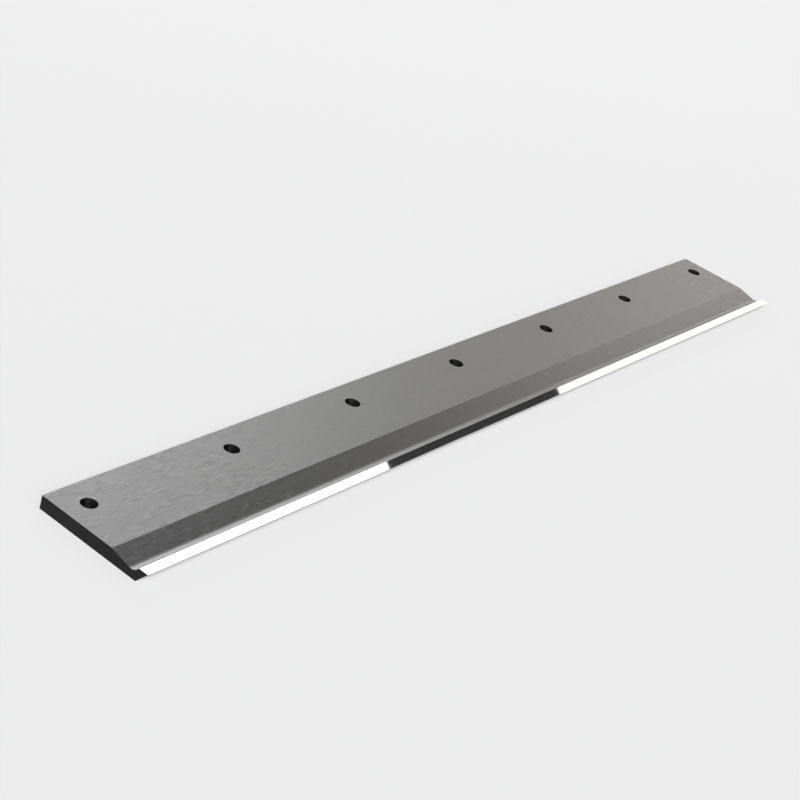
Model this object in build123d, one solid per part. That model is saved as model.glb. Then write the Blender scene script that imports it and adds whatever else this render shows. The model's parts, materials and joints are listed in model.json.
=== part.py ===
from build123d import *
import math
import os

# Counter knife: one hardened and ground steel bar with a row of plain bolt holes.
# X runs along the knife, +Y points to its rear face and +Z is up.
# The origin is on the bottom face, at the centre of the middle bolt hole.

# Driving dimensions, in millimetres and degrees

# Bar
thickness = 8.0
overall_width = 75.0  # from the rear face to the cutting edge

# Bolt holes
hole_count = 7
hole_pitch = 105.0
hole_diameter = 9.0
hole_to_rear = 16.8
hole_to_end = 16.0

# Ground front profile
seat_width = 50.0  # flat clamping seat, from the rear face to the start of the bevel
bevel_angle = 13.5  # fall of the bevel below the seat
hollow_radius = 6.0
land_width = 6.0  # level strip that carries the cutting edge
relief_angle = 40.0  # undercut of the front face, from the vertical

# Broken edges
rear_break = 0.1  # round the rear face
mouth_break = 0.2  # at both mouths of each bolt hole

# Places worked out from the driving dimensions
length = (hole_count - 1) * hole_pitch + 2 * hole_to_end
rear_y = hole_to_rear
seat_front_y = rear_y - seat_width
edge_y = rear_y - overall_width
land_rear_y = edge_y + land_width
bottom_front_y = edge_y + thickness * math.tan(math.radians(relief_angle))


def hollow_start(bevel_start, land_corner, fall):
    """Point of the bevel where the hollow begins.

    The hollow is an arc of hollow_radius that leaves the bevel without a kink
    and ends at the rear corner of the land. Its centre is one radius above the
    bevel line and one radius from that corner.
    """
    above = Vector(fall.Y, -fall.X)
    to_corner = land_corner - bevel_start - above * hollow_radius
    along = to_corner.dot(fall)
    offset_squared = to_corner.dot(to_corner) - along**2
    return bevel_start + fall * (along - math.sqrt(hollow_radius**2 - offset_squared))


def section():
    """Cross-section of the knife, drawn in the YZ plane."""
    fall = Vector(-math.cos(math.radians(bevel_angle)), -math.sin(math.radians(bevel_angle)))
    bevel_start = Vector(seat_front_y, thickness)
    land_corner = Vector(land_rear_y, thickness)
    tangent_point = hollow_start(bevel_start, land_corner, fall)
    with BuildSketch(Plane.YZ) as profile:
        with BuildLine():
            Polyline(
                tangent_point,
                bevel_start,
                (rear_y, thickness),
                (rear_y, 0),
                (bottom_front_y, 0),
                (edge_y, thickness),
                land_corner,
            )
            TangentArc(tangent_point, land_corner, tangent=fall)
        make_face()
    return profile.sketch


def counter_knife():
    """The bar with its ground front profile, bolt holes and broken edges."""
    with BuildPart() as knife:
        extrude(section(), amount=length / 2, both=True)
        rear_face = knife.faces().sort_by(Axis.Y)[-1]
        chamfer(rear_face.edges(), rear_break)
        with GridLocations(hole_pitch, 0, hole_count, 1):
            Hole(hole_diameter / 2)
        mouths = knife.edges().filter_by(GeomType.CIRCLE).filter_by(lambda edge: edge.is_closed)
        chamfer(mouths, mouth_break)
    return knife.part


os.makedirs("parts", exist_ok=True)
knife = counter_knife()
export_step(knife, "parts/counter_knife.step")
print(f"counter_knife: {length:.1f} mm long, {knife.volume / 1000:.2f} cm3")
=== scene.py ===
import json
import math

import bmesh
import bpy
from mathutils import Matrix, Vector


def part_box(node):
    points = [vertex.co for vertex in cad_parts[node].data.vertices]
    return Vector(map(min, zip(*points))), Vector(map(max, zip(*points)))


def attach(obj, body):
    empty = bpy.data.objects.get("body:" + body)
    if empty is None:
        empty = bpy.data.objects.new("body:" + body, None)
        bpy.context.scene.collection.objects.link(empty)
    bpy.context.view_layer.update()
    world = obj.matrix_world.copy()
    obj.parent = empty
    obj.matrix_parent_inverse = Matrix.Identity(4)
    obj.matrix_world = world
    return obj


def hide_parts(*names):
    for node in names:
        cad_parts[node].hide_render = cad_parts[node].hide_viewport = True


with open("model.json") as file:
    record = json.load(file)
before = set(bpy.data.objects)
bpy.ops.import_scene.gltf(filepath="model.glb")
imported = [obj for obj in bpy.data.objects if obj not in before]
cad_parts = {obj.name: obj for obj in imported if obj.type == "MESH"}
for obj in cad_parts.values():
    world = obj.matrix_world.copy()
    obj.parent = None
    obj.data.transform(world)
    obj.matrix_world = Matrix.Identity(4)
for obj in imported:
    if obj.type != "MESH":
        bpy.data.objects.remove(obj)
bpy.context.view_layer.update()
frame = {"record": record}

# Sizes of the bar and its bolt holes, in metres, read from the frame
MM = 0.001
NODE = "counter_knife"
mounts = {mount["name"]: mount for mount in frame["record"]["mounts"]}
low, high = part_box(NODE)
THICKNESS = high.z - low.z
HOLE_RADIUS = mounts["middle_bolt_hole"]["dims"]["r_mm"] * MM
PAIR_SPACINGS = [
    mounts[name]["dims"]["spacing_x_mm"] * MM
    for name in ("inner_bolt_pair", "second_bolt_pair", "outer_bolt_pair")
]
HOLE_XS = [0.0] + [side * spacing / 2 for spacing in PAIR_SPACINGS for side in (-1, 1)]

# Sizes of the ground front profile, as in the solid
SEAT_WIDTH = 50.0 * MM
BEVEL_ANGLE = math.radians(13.5)
HOLLOW_RADIUS = 6.0 * MM
LAND_WIDTH = 6.0 * MM
RELIEF_ANGLE = math.radians(40.0)
REAR_BREAK = 0.1 * MM
MOUTH_BREAK = 0.2 * MM

# Fineness of the mesh
HOLLOW_STEPS = 40
HOLE_STEPS = 96
FLAT_MARGIN = 0.3 * MM  # keeps the bevel flat up to the start of the hollow
SHARP_ANGLE = math.radians(10)

# Marks on the steel: their length along the knife, their width and their depth
STROKE_LENGTH = 6 * MM
STROKE_WIDTH = 1.2 * MM
STROKE_DEPTH = 0.11 * MM
CLUSTER_LENGTH = 14 * MM
CLUSTER_WIDTH = 5 * MM
LINE_LENGTH = 30 * MM
LINE_WIDTH = 0.25 * MM
LINE_DEPTH_SHARE = 0.1  # depth of the fine lines, as a share of the strokes' depth
LAPPING_LENGTH = 60 * MM
LAPPING_WIDTH = 0.3 * MM
MOTTLE_SIZE = 1.2 * MM
MOTTLE_DEPTH = 0.008 * MM

# The grinding strokes fade round a quiet place on the knife
QUIET_X = 50 * MM
QUIET_REACH = 285 * MM  # distance at which the strokes are whole again
QUIET_FADE = 0.3  # share of the reach over which they fade
QUIET_STRENGTH = 0.25  # what is left of them nearer to the place
CLUSTER_GAP = 0.05  # what is left of them between clusters

# Noise lies between 0 and 1, and most of it between the low and the high value here
NOISE_LOW = 0.3
NOISE_MIDDLE = 0.5
NOISE_HIGH = 0.7

# Shades of the steel, and the shares by which the marks change shade and roughness
GROUND_SHADE = (0.56, 0.56, 0.56)
LAPPED_SHADE = (0.92, 0.92, 0.91)
# Near-black steel of the ends and hole mouths: a dark hardened finish, made darker still as painted
# shade
HARDENED_AND_PAINTED_SHADE = (0.0155, 0.0155, 0.016)
# Drilled hole walls, coloured dark as painted shade inside the holes
DRILLED_PAINTED_SHADE = (0.075, 0.075, 0.075)
STROKE_TINT = 0.22
LAPPING_TINT = 0.02
MOTTLE_TINT = 0.22
LINE_ROUGHENING = 0.08
LAPPING_ROUGHENING = 0.15
MOTTLE_ROUGHENING = 0.15

# Camera, from the photograph. Its place and aim are in metres, its lens and sensor in millimetres
CAMERA_PLACE = Vector((-0.8887, -0.4841, 0.5044))
CAMERA_AIM = Vector((-0.0741, -0.0120, 0.0080))
CAMERA_ROLL = math.radians(17.36)
CAMERA_LENS = 80.74
SENSOR_WIDTH = 36.0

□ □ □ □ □

**To be done**
Please return, exactly as they appear, the lines starting at the one that contains "return knife.part" and ending at the one that contains "bpy.data.objects.remove(obj)".

**Output**
    return knife.part


os.makedirs("parts", exist_ok=True)
knife = counter_knife()
export_step(knife, "parts/counter_knife.step")
print(f"counter_knife: {length:.1f} mm long, {knife.volume / 1000:.2f} cm3")
=== scene.py ===
import json
import math

import bmesh
import bpy
from mathutils import Matrix, Vector


def part_box(node):
    points = [vertex.co for vertex in cad_parts[node].data.vertices]
    return Vector(map(min, zip(*points))), Vector(map(max, zip(*points)))


def attach(obj, body):
    empty = bpy.data.objects.get("body:" + body)
    if empty is None:
        empty = bpy.data.objects.new("body:" + body, None)
        bpy.context.scene.collection.objects.link(empty)
    bpy.context.view_layer.update()
    world = obj.matrix_world.copy()
    obj.parent = empty
    obj.matrix_parent_inverse = Matrix.Identity(4)
    obj.matrix_world = world
    return obj


def hide_parts(*names):
    for node in names:
        cad_parts[node].hide_render = cad_parts[node].hide_viewport = True


with open("model.json") as file:
    record = json.load(file)
before = set(bpy.data.objects)
bpy.ops.import_scene.gltf(filepath="model.glb")
imported = [obj for obj in bpy.data.objects if obj not in before]
cad_parts = {obj.name: obj for obj in imported if obj.type == "MESH"}
for obj in cad_parts.values():
    world = obj.matrix_world.copy()
    obj.parent = None
    obj.data.transform(world)
    obj.matrix_world = Matrix.Identity(4)
for obj in imported:
    if obj.type != "MESH":
        bpy.data.objects.remove(obj)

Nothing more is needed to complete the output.